Mining for data, the new raw material

Share this on social media:

Alastair Horne reports on discussions about open data and data mining at the recent UKSG One-Day conference

Although open access was the main focus of November’s UKSG One-Day conference, open data remained an important secondary topic. Adam Tickell, provost and vice principal at the UK’s University of Birmingham, suggested that in his role as a university manager, open data was actually a greater concern for him than open access.

In the 2012 UK government White Paper on Open Data, cabinet minister Francis Maude suggests that ‘Data is the 21st Century’s new raw material’. Tickell noted that the explicit inclusion of data in the UK government’s drive towards greater openness means that universities and research institutions must now address the challenges and opportunities presented.

Making the data behind research outputs openly available raises logistical challenges – how might one easily and effectively make available the terabytes of data being generated at CERN, for instance? – but it also offers considerable possibilities, not least of which are enhanced scientific capacity, and greater opportunities for exposing research misconduct.

Peter Murray-Rust, reader in molecular informatics at the University of Cambridge, and the final speaker in the afternoon session, took a different approach to these challenges and opportunities in his talk.
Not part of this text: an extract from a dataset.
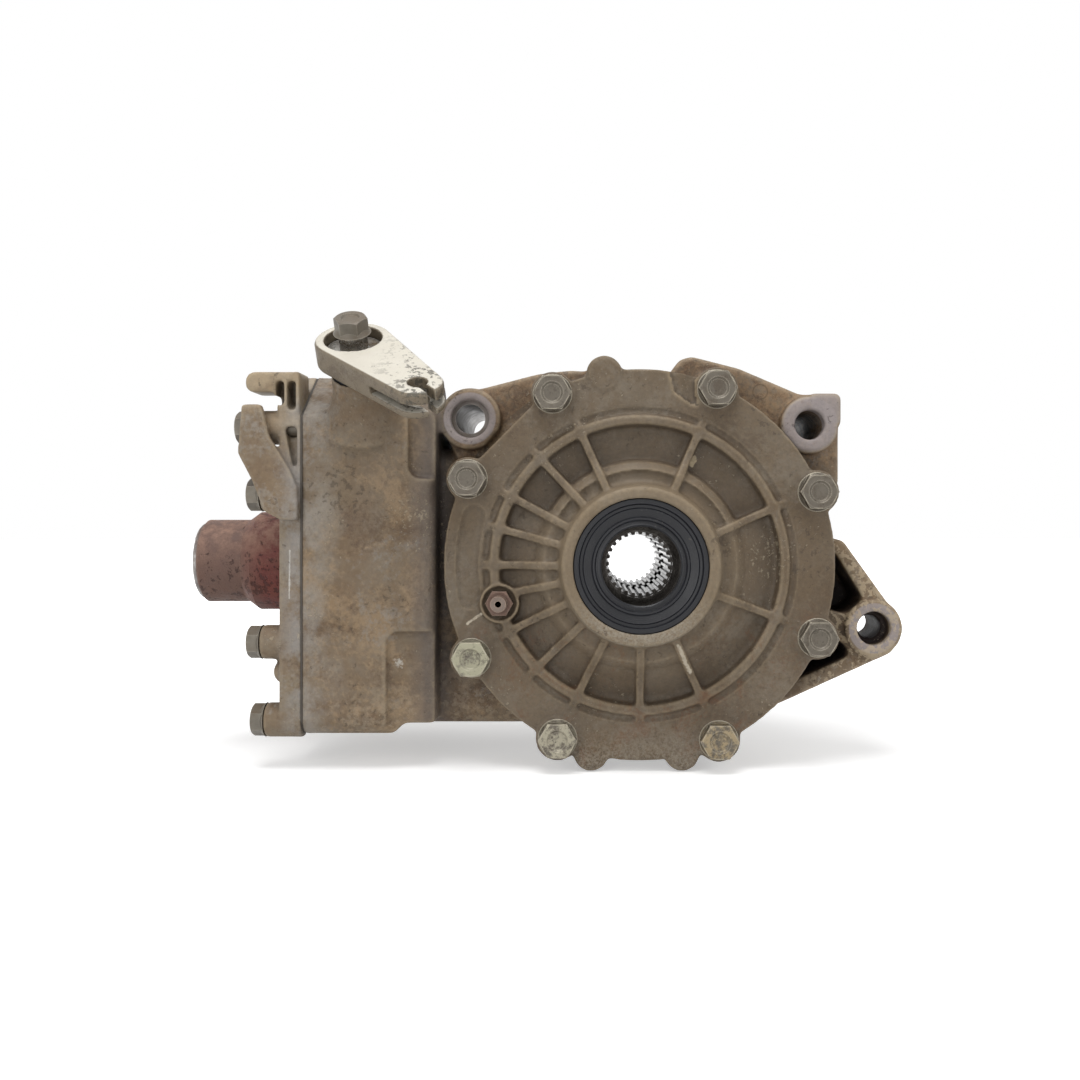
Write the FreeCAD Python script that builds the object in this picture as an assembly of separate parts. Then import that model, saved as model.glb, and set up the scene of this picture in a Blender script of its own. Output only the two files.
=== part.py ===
import FreeCAD, Part
import math
import os

# Rear differential of an off-road vehicle, in millimetres.
# The axle line is the Y axis and the cover faces -Y. +Z is up, and -X points ahead, to the input coupling.
# The origin is the mouth of the left axle socket, on the axle line.

# General fits
running_gap = 0.05
free_gap = 0.4
plate_gap = 0.15
bolt_gap = 0.3
press_gap = 0.01
seal_gap = 0.02

# Ring gear and pinion
ring_teeth = 36
pinion_teeth = 11
gear_module = 3.5
gear_pressure_deg = 22.5
ring_addendum = 0.5
pinion_addendum = 1.1
gear_root_clearance = 0.2
gear_backlash = 0.5
pinion_face_width = 20.0
ring_rim_overhang = 1.0
ring_back_depth = 10.75
ring_bore_r = 41.0
pinion_line_y = 44.0

# Axle sockets and side gears
axle_spline_teeth = 27
axle_spline_outer_r = 13.8
axle_spline_inner_r = 12.6
axle_pilot_r = 14.2
axle_pilot_depth = 5.0
side_gear_hub_r = 17.5
side_gear_hub_length = 34.0
side_gear_back_depth = 9.5
side_teeth = 18
spider_teeth = 10
side_gear_module = 3.0
side_gear_addendum = 0.8
side_gear_face_width = 10.0
side_gear_backlash = 0.35
spider_pin_r = 6.0
spider_back_depth = 3.0
thrust_washer_thickness = 1.0

# Carrier
carrier_flange_thickness = 6.0
carrier_flange_r = 58.0
carrier_drum_wall = 9.5
carrier_window_width = 34.0
carrier_window_length = 30.0
carrier_end_wall = 7.0
ring_bolt_circle_r = 51.0
ring_bolt_count = 8
ring_bolt_r = 4.0
ring_bolt_depth = 8.0
carrier_screw_circle_r = 35.5
carrier_screw_count = 6
carrier_screw_r = 2.5

# Carrier bearings
bearing_shoulder = 4.5
seal_shoulder = 3.7
shaft_bearing_shoulder = 4.0
bearing_bore_r = 22.5
bearing_outer_r = 37.5
bearing_width = 16.0
bearing_race_wall = 2.8
bearing_shoulder = 1.0
race_lip = 2.0
race_lip_height = 1.6
roller_spacing = 2.7

# Axle seals
axle_seal_outer_r = 27.7
axle_seal_lip_r = 16.2
axle_seal_width = 9.0
seal_wall = 4.8
seal_bed = 4.0
seal_recess = 1.0

# Axle cover
cover_joint_setback = 8.0
cover_flange_thickness = 12.0
cover_wall = 5.0
cover_bolt_inset = 11.5
cover_bolt_angles = (22.3, 66.3, 117.0, 153.4, 208.9, 244.7, 294.3, 337.7)
cover_lug_r = 9.3
cover_edge_r = 82.3
cover_lobes = ((-14.8, 80.3, 7.6), (-20.4, -79.3, 7.3), (17.8, -79.3, 7.3))
cover_chord_angle = 135.2
cover_chord_distance = 79.2
cover_rib_angles = (23, 66, 114, 133, 152, 165.5, 180, 192.3, 207, 225, 244.5, 270, 295, 339)
cover_rib_width = 3.4
cover_rib_height = 3.4
cover_cap_r = 43.0
cover_cap_wall = 4.5
cover_step_start = 20.0
cover_step_end = 155.0
cover_slope_r = 56.0
cover_trough_depth = 1.2
cover_ridge_inner_r = 59.0
cover_ridge_outer_r = 62.7
cover_groove_r = 66.2
cover_recess_start = 163.5
cover_recess_end = 191.0
cover_recess_width = 9.6
cover_recess_depth = 1.2
cover_bolt_r = 5.0
cover_bolt_head_across = 14.0
cover_bolt_head_height = 6.2
cover_bolt_flange_r = 8.3
breather_angle = 195.2
breather_circle_r = 60.7
breather_boss_r = 8.4
breather_well_r = 7.0
breather_well_depth = 1.8
breather_hex_across = 10.0
breather_stem_r = 3.0
breather_spigot_r = 3.3
breather_bore_r = 1.3

# Gear case, round housing
ring_tip_clearance = 4.9
case_wall = 6.0
case_flange_thickness = 12.0
case_bowl_depth = 38.0
case_far_slope_r = 64.0
top_plate_setback = 1.5
top_plate_thickness = 11.0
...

An ardent and vocal campaigner for the benefits of data mining, Murray-Rust began by pointing out that the vast majority of the scientific data that we spend billions of dollars creating is thrown away. Deemed superfluous by publishers, this data are actually of enormous value, not only vital to any attempt at validating or reproducing results, but also capable of re-use elsewhere.

Key to extracting full value from data, according to Murray-Rust, is data mining, automated mechanical processing that could, he claimed, extract a hundred million scientific facts from the data, build reusable objects from them, and even create new businesses that might earn the UK alone £500 million annually. Text and data mining, he suggested, quoting John McNaught, could even save lives.
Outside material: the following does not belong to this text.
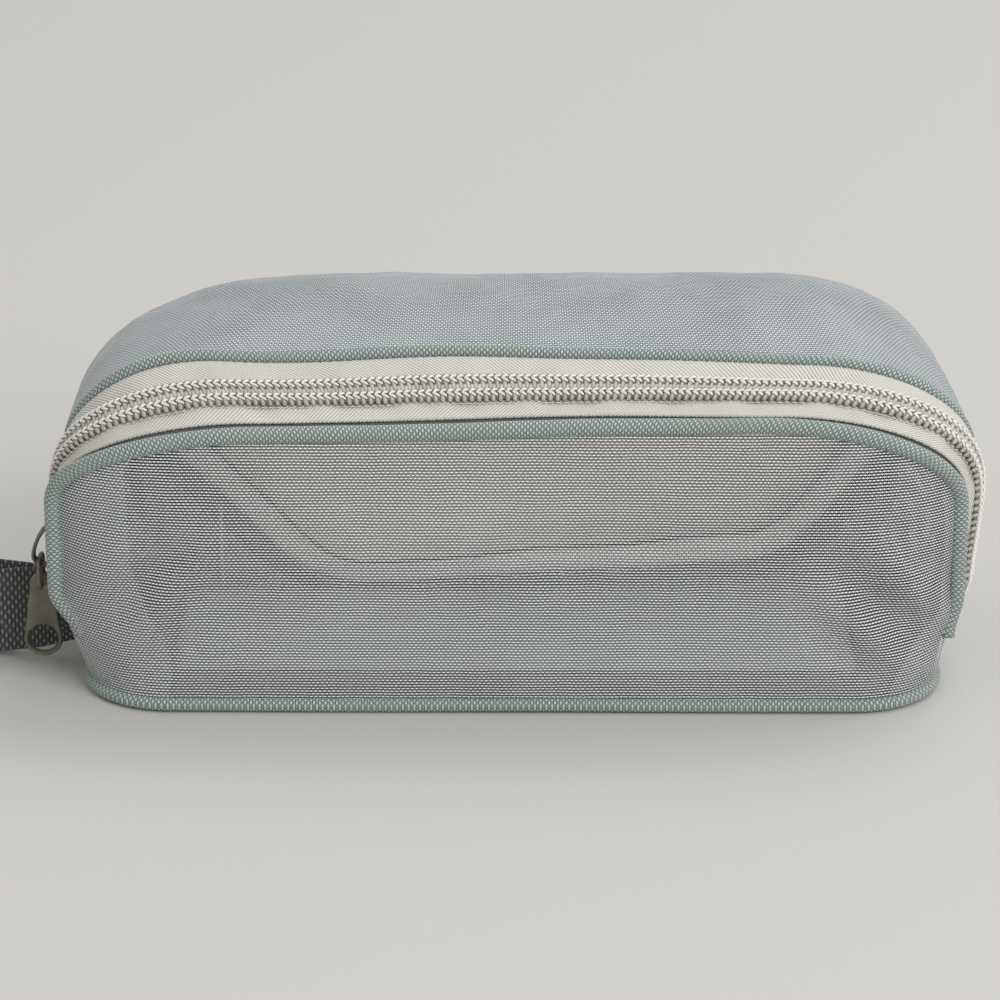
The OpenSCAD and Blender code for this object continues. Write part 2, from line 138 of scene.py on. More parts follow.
def front_line(g):
    # The right end stands a little further in than the left and runs straighter down.
    half = HALF_L + np.where(g > 0, -4.0, 0.0)
    low = np.where(g > 0, 140.3, HALF_L - TUCK)
    x, z = outline(np.abs(g), half, FRONT_H, FRONT_A, ZIP_END_Z, low)
    p = placed(g, x, z, FRONT_Y, FRONT_H, FRONT_BACK)
    sx = p[..., 0]
    dip = -2.6 * bump(sx, -85, 48) + 1.9 * bump(sx, 90, 45) + 0.5 * np.sin(sx * 0.06)
    p[..., 2] += upper(z) * dip
    return p


def rear_arch(g):
    swell = np.where(g > 0, SWELL, 0.0)
    low = HALF_L - TUCK + swell / 2
    x, z = outline(np.abs(g), HALF_L + swell, REAR_H, REAR_A, ZIP_END_Z, low)
    return placed(g, x, z, REAR_Y, REAR_H, REAR_BACK)


def rear_line(g):
    p = rear_arch(g)
    sx = p[..., 0]
    dip = 2.0 + 1.6 * bump(sx, -122, 24) - 0.8 * bump(sx, -75, 28) + 1.8 * bump(sx, -18, 34)
    dip = dip + 0.5 * bump(sx, 38, 30) - 1.8 * bump(sx, 106, 34)
    p[..., 2] += upper(p[..., 2]) * dip
    return p


CROWN = 2.6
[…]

The only obstacles to all this added value, Murray-Rust told his audience, are publishers. Though some had, it seemed, recently experienced a Damascene conversion to the open data cause, many publisher contracts explicitly prohibit mining of their content, and institutions that ignore this directive can find themselves cut off from accessing papers.

Rejecting publishers’ concerns that allowing such mining might result in their servers being overloaded by automated requests, and the resulting data being distributed freely without their consent, Murray-Rust dismissed their attempts to regulate the process through licensing as akin to taxing spectacles. ‘The right to read’, he insisted, ‘is the right to mine’. His Ami project, for example, would liberate the data held within PDF articles and convert it into usable HTML and CSV files. Discussions with interested parties outside of publishing – including the British Library and Mozilla – are on-going.
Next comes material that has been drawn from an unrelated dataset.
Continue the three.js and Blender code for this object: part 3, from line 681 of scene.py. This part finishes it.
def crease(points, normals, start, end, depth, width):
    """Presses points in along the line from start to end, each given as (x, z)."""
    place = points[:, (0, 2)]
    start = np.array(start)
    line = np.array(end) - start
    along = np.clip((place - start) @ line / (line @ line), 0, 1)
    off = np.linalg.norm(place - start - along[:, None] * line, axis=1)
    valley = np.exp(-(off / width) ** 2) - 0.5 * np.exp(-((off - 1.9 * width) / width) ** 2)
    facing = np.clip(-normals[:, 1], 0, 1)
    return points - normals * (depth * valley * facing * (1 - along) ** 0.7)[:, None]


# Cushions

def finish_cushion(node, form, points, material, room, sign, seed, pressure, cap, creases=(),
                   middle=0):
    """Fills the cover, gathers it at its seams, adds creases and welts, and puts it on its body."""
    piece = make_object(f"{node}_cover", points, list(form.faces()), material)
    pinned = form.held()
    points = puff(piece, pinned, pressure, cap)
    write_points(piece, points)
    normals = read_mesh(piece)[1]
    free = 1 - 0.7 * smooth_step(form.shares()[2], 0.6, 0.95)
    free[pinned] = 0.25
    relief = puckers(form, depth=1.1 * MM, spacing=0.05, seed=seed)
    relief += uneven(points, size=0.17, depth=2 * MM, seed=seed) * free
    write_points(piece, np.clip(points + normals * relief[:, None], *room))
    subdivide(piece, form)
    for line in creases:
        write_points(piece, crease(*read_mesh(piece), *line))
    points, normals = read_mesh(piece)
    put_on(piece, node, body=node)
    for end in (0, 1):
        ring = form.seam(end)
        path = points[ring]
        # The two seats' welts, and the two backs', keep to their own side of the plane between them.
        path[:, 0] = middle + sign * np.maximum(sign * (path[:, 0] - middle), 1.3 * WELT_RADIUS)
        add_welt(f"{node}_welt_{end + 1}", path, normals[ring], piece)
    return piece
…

Murray-Rust finished his talk by urging libraries not to sign contracts that prohibite data mining. It was left to Gemma Hersh, head of public affairs for the Publishers Association, to offer an alternative perspective in the short question-and-answer session that followed, assuring the audience of publishers’ efforts to find a workable solution to what they felt were genuine problems raised by data-mining, and reminding them that Murray-Rust had recently walked out of talks attempting to resolve those issues. Sadly, that discussion was cut short, but data mining is likely to remain a controversial issue for some time to come.